Ousar neste tempo não é apenas arquitetar números impressionantes ou gabar-se de conquistas que acomodam. Ousar neste tempo, neste tempo de ousar, é abrir espaço para atuação e condução de lideranças que estejam movidas por valores espirituais e morais capazes de ajudar a humanidade, grupos sociais e diferentes segmentos da sociedade a fixarem o olhar para além das fronteiras do egoísmo e das comodidades individuais e territoriais. Esta competência tem quem se mover pela força aglutinadora e criativa de valores que sustentam uma permanente capacidade de altruísmo e de sonhar, entregando a sua própria vida pela causa, sem medo e sem mesquinhez.

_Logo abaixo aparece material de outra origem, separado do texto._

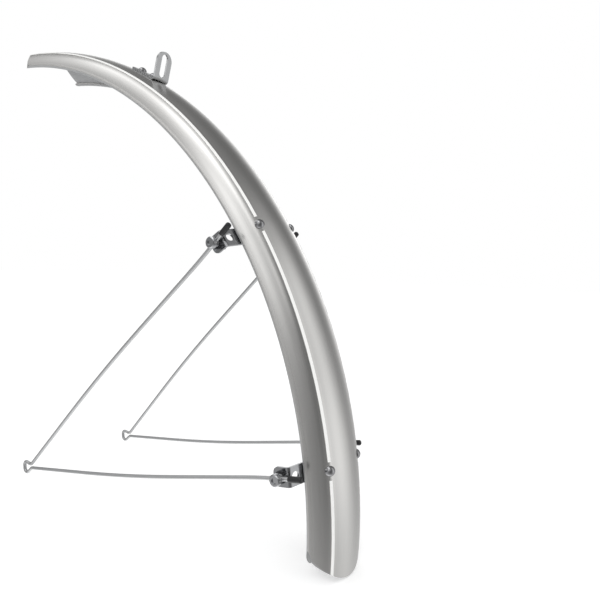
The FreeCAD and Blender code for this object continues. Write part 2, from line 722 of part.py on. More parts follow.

Penam as instituições que não possuem estas lideranças. Amargam sem avançar as instituições que têm lideranças que ao contrário de iluminar, com a força de sua força espiritual e inteligência criativa, os cargos que ocupam, vivem o devaneio de serem iluminadas pelos cargos que ocupam. Não ousa quem ocupa um cargo ou desempenha uma responsabilidade, seja ela qual for, quem apenas encontrou, no cargo que exerce ou na responsabilidade atribuída, um lugar ao sol. Só ousa, neste tempo de ousar, quem cultiva dons e referências espirituais e morais que propiciam iluminação singular, com inovações criativas e propostas audaciosas, para os funcionamentos sob sua responsabilidade.

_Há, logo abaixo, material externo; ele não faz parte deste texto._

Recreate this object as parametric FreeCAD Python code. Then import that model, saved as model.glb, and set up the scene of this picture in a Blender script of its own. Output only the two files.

Neste tempo de ousar é tempo de combate à mediocridade que crassa por todo canto. A mediocridade é a contramão da coragem de ousar. Seus sintomas aparecem nas antífonas de lamentação, na justificação estéril de que isto já se tentou, na fixação do que já se fez, na incapacidade de posturas audaciosas que mudem dinâmicas de costumes e hábitos obsoletos e já irrelevantes. O ponto de apoio para ousar, a crise contemporânea está apontando, embora com dificuldades para se admitir, é uma base espiritual, transcendente e eivada de valores morais e éticos, como a fonte inesgotável do Evangelho de Jesus Cristo, sua vida e sua missão. O enraizamento em ideologias na contramão da espiritualidade e do contato com valores morais, bem como a arraigada concepção de que a economia, o mercado, definem a vida, atrasam o passo novo na capacitação para as exigências próprias deste tempo de ousar.

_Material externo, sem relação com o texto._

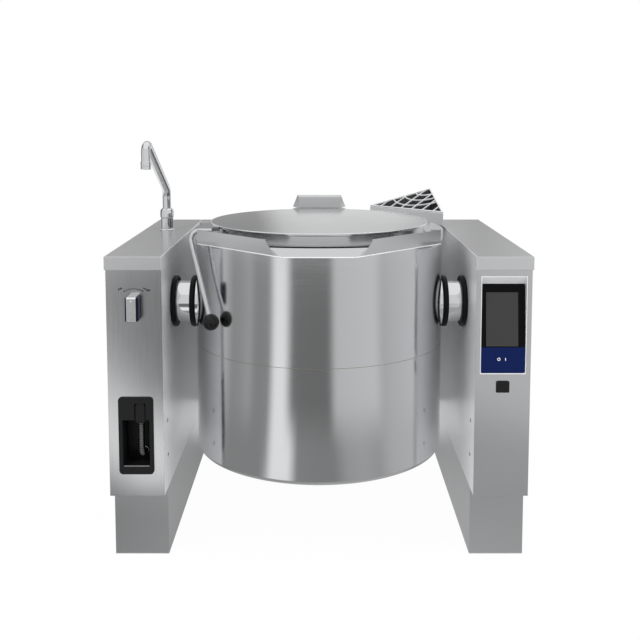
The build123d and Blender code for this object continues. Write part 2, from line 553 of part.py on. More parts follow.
casing_hole = rod_x(TRUNNION_R, -CASING_R - 5, CASING_R + 5, AXIS_Y, AXIS_Z)
SEAM = 0.8
upper = kettle_ring(CASING_R, CASING_R - CASING_T, SEAM_Z + SEAM / 2, SKIRT_Z + 10)
add("upper_casing", upper - casing_hole)
EDGE_R = 14.0
flange_r = CASING_R - 40
outer_edge = [Line((CASING_R, SEAM_Z - SEAM / 2), (CASING_R, CASING_Z0 + EDGE_R)),
              RadiusArc((CASING_R, CASING_Z0 + EDGE_R), (CASING_R - EDGE_R, CASING_Z0), EDGE_R),
              Line((CASING_R - EDGE_R, CASING_Z0), (flange_r, CASING_Z0)),
              Line((flange_r, CASING_Z0), (flange_r, CASING_Z0 + CASING_T)),
              Line((flange_r, CASING_Z0 + CASING_T), (CASING_R - EDGE_R, CASING_Z0 + CASING_T)),
              RadiusArc((CASING_R - EDGE_R, CASING_Z0 + CASING_T),
                        (CASING_R - CASING_T, CASING_Z0 + EDGE_R), -(EDGE_R - CASING_T)),
              Line((CASING_R - CASING_T, CASING_Z0 + EDGE_R),
                   (CASING_R - CASING_T, SEAM_Z - SEAM / 2)),
              Line((CASING_R - CASING_T, SEAM_Z - SEAM / 2), (CASING_R, SEAM_Z - SEAM / 2))]
add("lower_casing", revolved(outer_edge))
bottom = kettle_disc(flange_r + 16, CASING_Z0 + CASING_T, CASING_Z0 + CASING_T + 2)
add("casing_bottom", bottom)

# ---- Rim with the pouring beak -----------------------------------------------------------------

wing_sum = WING_OFFSET * sqrt(2)              # |x| - (y - AXIS_Y) along a wing
lip_y = FRONT - LIP_REACH
SIDE_REACH = sqrt(CASING_R ** 2 - WING_X ** 2)
LIP_CORNER_X = 105.0


def rim_plan(inset=0.0):
    """Plan outline: the kettle's circle with a truncated 45 degree beak in front."""
    reach = wing_sum - inset * sqrt(2)
    wing_x = WING_X - inset
    corner_x = LIP_CORNER_X - inset
    lip = lip_y + inset
    lip_x = reach + lip - AXIS_Y
    back = AXIS_Y - 60
    points = [(wing_x, back), (wing_x, AXIS_Y - reach + wing_x),
              (corner_x, AXIS_Y - reach + corner_x), (lip_x, lip)]
    outline = points + [(-x, y) for x, y in reversed(points)]
    return make_face(closed(outline)) + Pos(0, AXIS_Y) * Circle(CASING_R + 3 - inset)


# The lip's face leans back from a straight foot to the curved joint with the rim plate, and
# meets each wing's end along a slanted edge.
SLANT = (WING_END_TOP_X - WING_END_LOW_X) / (WING_Z - SKIRT_Z)
LIP_Z = RIM_Z - 3.0                          # the lip lies a little lower than the rim
SEAL_STRIP = 2.5                             # width of the seal in the curved joint
joint_half = WING_END_LOW_X + SLANT * (LIP_Z - SKIRT_Z)
joint_end_y = AXIS_Y - wing_sum + joint_half
joint_mid_y = AXIS_Y - BEAK_ARC_Y
joint_sag = joint_end_y - joint_mid_y
joint_r = (joint_half ** 2 + joint_sag ** 2) / (2 * joint_sag)


def on_joint(x, back=0.0):
    """Point of the curved joint at x, or of a line that far behind it."""
    return x, joint_mid_y + back + joint_r - sqrt(joint_r ** 2 - x ** 2)


def joint_arcs(stops, back=0.0):
    """The joint's curve as one arc between each two stops along x."""
    return [ThreePointArc(on_joint(a, back), on_joint((a + b) / 2, back), on_joint(b, back))
            for a, b in zip(stops, stops[1:])]


def ahead_of_joint(back=0.0):
    """Plan area ahead of the joint's curve."""
    half, ahead = joint_half + 30, lip_y - 30
    right, left = on_joint(half, back), on_joint(-half, back)
    return make_face(joint_arcs((-half, 0, half), back)
                     + [Polyline(right, (half, ahead), (-half, ahead), left)])


def lip_sheet(t):
    """The lip's leaning sheet: its foot on the outline, lofted up to the curved joint."""
    foot_x = lip_y - AXIS_Y + wing_sum
    end_x, end_y = WING_END_LOW_X, AXIS_Y - wing_sum + WING_END_LOW_X
    outside = [(-end_x, end_y), (-foot_x, lip_y), (foot_x, lip_y), (end_x, end_y)]
    inner_x = foot_x - t * (sqrt(2) - 1)
    inside = [(end_x, end_y + t * sqrt(2)), (inner_x, lip_y + t), (-inner_x, lip_y + t),
              (-end_x, end_y + t * sqrt(2))]
    stops = (-joint_half, -joint_half / 2, joint_half / 2, joint_half)
    top = joint_arcs(stops) + [Line(on_joint(joint_half), on_joint(joint_half, t))]
    top += joint_arcs(stops[::-1], t) + [Line(on_joint(-joint_half, t), on_joint(-joint_half))]
    return loft([Pos(0, 0, SKIRT_Z) * make_face(closed(outside + inside)),
                 Pos(0, 0, LIP_Z) * make_face(top)], ruled=True)


lip = lip_sheet(RIM_SHEET)
seal_back = RIM_SHEET + SEAL_STRIP
outer_plan, inner_plan = rim_plan(), rim_plan(RIM_SHEET)
skirt = slab(outer_plan - inner_plan, SKIRT_Z, RIM_Z)
rim_plate = slab(inner_plan, RIM_Z - RIM_SHEET, RIM_Z) - kettle_disc(VESSEL_OUT, 900, 1000)
rim_plate -= slab(ahead_of_joint(seal_back), RIM_Z - RIM_SHEET - 1, RIM_Z + 1)
sill = slab(inner_plan, SKIRT_Z, SKIRT_Z + 2) - kettle_disc(CASING_R, 900, 1000)

# Upstand walls along the two wings; skirt and upstands end on the slant beside the lip.
wing_walls = slab(outer_plan - inner_plan, RIM_Z, WING_Z)
wing_back = AXIS_Y - wing_sum + WING_X
wing_walls -= block(-500, 500, wing_back, AXIS_Y + 500, RIM_Z - 1, WING_Z + 1)
end_h = WING_Z + 10 - SKIRT_Z
end_cut = Plane.XZ * make_face(closed([(-WING_END_LOW_X, SKIRT_Z), (WING_END_LOW_X, SKIRT_Z),
                                       (WING_END_LOW_X + SLANT * end_h, SKIRT_Z + end_h),
                                       (-WING_END_LOW_X - SLANT * end_h, SKIRT_Z + end_h)]))
end_cut = Pos(0, lip_y - 10, 0) * extrude(end_cut, -300)
front_zone = block(-200, 200, lip_y - 10, joint_end_y + 15, SKIRT_Z - 1, WING_Z + 20)
end_plate = slab(make_face(closed([(WING_X, wing_back), (WING_X, wing_back + 30),
                                      (WING_X - 30, wing_back - 4)])), WING_Z - 2, WING_Z)
rim = (skirt + wing_walls - (end_cut & front_zone)) + rim_plate + (sill - lip) + end_plate
add("rim_collar", rim)

# Pouring lip: the folded front piece, with a black seal in the joint behind it.
add("pouring_lip", lip)
seal = slab(ahead_of_joint(seal_back) - ahead_of_joint(RIM_SHEET), RIM_Z - 7, RIM_Z)
seal &= block(-joint_half, joint_half, lip_y, joint_end_y + 20, SKIRT_Z, RIM_Z)
add("lip_seal", seal - rim - lip)

# ---- Lid and its hinge -------------------------------------------------------------------------

LID_SHEET = 2.0
EDGE = LID_RIM_Z


def dome(edge_r, edge_z, corner_z, shoulder, apex_z, z0):
    """Filled dome: upright edge, small corner and a shallow crown."""
    corner = Line((edge_r, corner_z), shoulder)
    if corner_z > edge_z - 3.2:
        corner = ThreePointArc((edge_r, corner_z), (edge_r - 2.2, edge_z - 0.9), shoulder)
    rise = apex_z - shoulder[1]
    crown_r = (shoulder[0] ** 2 + rise ** 2) / (2 * rise)
    mid_x = shoulder[0] / 2
    mid_z = apex_z - crown_r + sqrt(crown_r ** 2 - mid_x ** 2)
    crown = ThreePointArc(shoulder, (mid_x, mid_z), (0, apex_z))
    return revolved([Line((0, z0), (edge_r, z0)), Line((edge_r, z0), (edge_r, corner_z)),
                     corner, crown, Line((0, apex_z), (0, z0))])


lid_outside = dome(LID_R, EDGE, EDGE - 3, (LID_R - 7, EDGE), LID_APEX_Z, LID_EDGE_Z)
lid_inside = dome(LID_R - LID_SHEET, EDGE, EDGE - 3.4, (LID_R - 8, EDGE - LID_SHEET),
                  LID_APEX_Z - LID_SHEET, LID_EDGE_Z - 1)
add("lid_shell", lid_outside - lid_inside)
GASKET_T = 3.4
liner_z = NECK_TOP_Z + CLEAR + GASKET_T
lid_liner = [Line((0, liner_z - 12), (285, liner_z - 12)), Line((285, liner_z - 12), (300, liner_z)),
             Line((300, liner_z), (LID_R - LID_SHEET, liner_z)),
             Line((LID_R - LID_SHEET, liner_z), (LID_R - LID_SHEET, liner_z + 1.5)),
             Line((LID_R - LID_SHEET, liner_z + 1.5), (299, liner_z + 1.5)),
             Line((299, liner_z + 1.5), (284, liner_z - 10.5)),
             Line((284, liner_z - 10.5), (0, liner_z - 10.5)),
             Line((0, liner_z - 10.5), (0, liner_z - 12))]
add("lid_liner", revolved(lid_liner))
add("lid_gasket", kettle_ring(VESSEL_OUT + 5, VESSEL_R - 5, NECK_TOP_Z + CLEAR, liner_z))

EAR_X0, EAR_X1 = 48.0, 57.0
EYE_R = 14.0
ARM_BACK = HINGE_Y - 26


def ear():
    """Side cheek of the hinge bracket, from the casing up to the pin."""
    foot_y0 = AXIS_Y + CASING_R + 3
    cheek = closed([(foot_y0, RIM_Z - 86), (foot_y0 + 14, RIM_Z - 86), (HINGE_Y + 7, HINGE_Z),
                    (HINGE_Y - EYE_R, HINGE_Z), (foot_y0, RIM_Z - 26)])
    plate = Pos(EAR_X0, 0, 0) * extrude(Plane.YZ * make_face(cheek), EAR_X1 - EAR_X0)
    plate += rod_x(EYE_R, EAR_X0, EAR_X1, HINGE_Y, HINGE_Z)
    return plate - rod_x(PIN_R, EAR_X0 - 1, EAR_X1 + 1, HINGE_Y, HINGE_Z)


pad_y = AXIS_Y + sqrt((CASING_R + 3) ** 2 - 70 ** 2)
pad = block(-70, 70, pad_y - 6, AXIS_Y + CASING_R + 7, RIM_Z - 90, RIM_Z - 27)
pad -= kettle_disc(CASING_R + 3, SKIRT_Z, RIM_Z + 50)
pad -= kettle_disc(CASING_R, 800, SKIRT_Z + 1)
add("hinge_bracket", pad + ear() + mirrored(ear()))
add("hinge_pin", rod_x(PIN_R, -EAR_X1 - 5, EAR_X1 + 5, HINGE_Y, HINGE_Z))

arm_plate = block(-90, 90, AXIS_Y + 290, ARM_BACK, HINGE_Z - 3, HINGE_Z)
arm_plate -= kettle_disc(LID_R, HINGE_Z - 5, HINGE_Z + 5)
web = block(-44, 44, ARM_BACK - 2, HINGE_Y, HINGE_Z - 6, HINGE_Z + 6)
knuckle = web + rod_x(EYE_R, -44, 44, HINGE_Y, HINGE_Z)
knuckle -= rod_x(PIN_R + RUNNING, -45, 45, HINGE_Y, HINGE_Z)
add("lid_hinge_arm", arm_plate + knuckle)

COVER_Z1 = 1006.0
COVER_FRONT_HALF, COVER_TOP_HALF, COVER_LOW_HALF = 69.0, 75.0, 91.0
cover_y0, cover_y1 = AXIS_Y + 345, AXIS_Y + 425


def cover_body(inset, z1):
    """Body of the hinge cover: its sides flare outwards to the back and to the foot."""
    sections = []
    for z, back_half in ((HINGE_Z, COVER_LOW_HALF), (z1, COVER_TOP_HALF)):
        front, back = COVER_FRONT_HALF - inset, back_half - inset
        y0, y1 = cover_y0 + inset, cover_y1 - inset
        plan = make_face(closed([(-front, y0), (front, y0), (back, y1), (-back, y1)]))
        sections.append(Pos(0, 0, z) * plan)
    return loft(sections, ruled=True)


add("hinge_cover", cover_body(0, COVER_Z1) - cover_body(2, COVER_Z1 - 2))

# Lid lever: bent rod from the lid's left edge, over the rim and down the kettle's side.
LEVER_R, BALL_R = 6.8, 23.0
LEVER_Z = LID_EDGE_Z - LEVER_R - 0.2
LEVER_Y = AXIS_Y - 152
BALL = Vector(-297, AXIS_Y - 262, 716)
lever_start = Vector(-sqrt(LID_R ** 2 - 152 ** 2) + 4, LEVER_Y, LEVER_Z)
elbow = Vector(-371, LEVER_Y, LEVER_Z)
lever_end = BALL + (elbow - BALL).normalized() * (BALL_R - 6)
rod = pipe([lever_start, elbow, lever_end], LEVER_R, 24)
saddle = block(lever_start.X - 22, lever_start.X - 1, LEVER_Y - 9, LEVER_Y + 9, LEVER_Z,
               LID_RIM_Z - 2) - kettle_disc(LID_R, 900, 1000)
ball = Pos(BALL) * Sphere(BALL_R)
add("lever_rod", rod + saddle - ball)
add("lever_ball", ball)

# ---- Write one STEP file per node --------------------------------------------------------------

os.makedirs("parts", exist_ok=True)
for name, shape in pieces.items():
    export_step(shape, f"parts/{name}.step")
print(len(pieces), "nodes written")
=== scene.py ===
"""Looks of a tilting steam jacketed kettle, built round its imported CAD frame, in metres."""
import json
from math import atan2, cos, pi, radians, sin

import bpy
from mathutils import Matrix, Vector

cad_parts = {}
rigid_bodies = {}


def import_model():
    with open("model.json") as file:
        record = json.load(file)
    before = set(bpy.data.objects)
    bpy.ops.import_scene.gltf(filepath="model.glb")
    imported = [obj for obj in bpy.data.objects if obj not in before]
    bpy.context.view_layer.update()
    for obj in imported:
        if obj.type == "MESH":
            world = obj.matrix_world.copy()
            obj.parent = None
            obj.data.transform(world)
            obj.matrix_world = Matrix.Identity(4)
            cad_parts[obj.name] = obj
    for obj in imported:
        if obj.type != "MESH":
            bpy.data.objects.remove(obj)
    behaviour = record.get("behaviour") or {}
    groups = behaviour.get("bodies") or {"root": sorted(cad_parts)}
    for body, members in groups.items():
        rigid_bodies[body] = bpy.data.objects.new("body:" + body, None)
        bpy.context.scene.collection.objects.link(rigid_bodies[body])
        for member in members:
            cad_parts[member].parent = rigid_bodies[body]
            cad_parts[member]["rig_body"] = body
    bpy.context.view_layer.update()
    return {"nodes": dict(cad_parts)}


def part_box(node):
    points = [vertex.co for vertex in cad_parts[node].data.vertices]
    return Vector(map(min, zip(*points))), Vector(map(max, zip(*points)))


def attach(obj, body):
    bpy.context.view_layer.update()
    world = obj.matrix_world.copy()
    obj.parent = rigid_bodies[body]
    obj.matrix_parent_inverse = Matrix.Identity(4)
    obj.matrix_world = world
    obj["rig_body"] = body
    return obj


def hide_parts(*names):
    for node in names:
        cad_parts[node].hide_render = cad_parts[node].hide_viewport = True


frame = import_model()

# ---- Worktops ----------------------------------------------------------------------------------
# Folded stainless tops with softened edges, one on each console.  They are bent from 3 mm sheet,
# ground along their length and fixed from below, so only the turned-down edge shows in front.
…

Agora é a hora do surgimento de lideranças que, apoiadas no fulcro de novos valores morais e éticos, assentadas na força da espiritualidade, tenham força para de congregação rebatizando sentimentos, ideais e fomentando a coragem de viver e lutar por razões mais nobres, comprometidas sempre com o bem de todos e com o sonho de uma nova ordem econômica, social e política. As inovações técnicas e mesmo as indicações estratégicas não terão consistência, com força de mudança, sem o sustento de lideranças que podem ousar porque têm este indispensável substrato para fazer ver e experimentar que a força que sustenta está para além da simples ideologia ou de comandos com cheiro de dominação. As instituições religiosas, governamentais, civis e todas as outras estão desafiadas a abrir o ciclo novo deste tempo novo, tempo de ousar.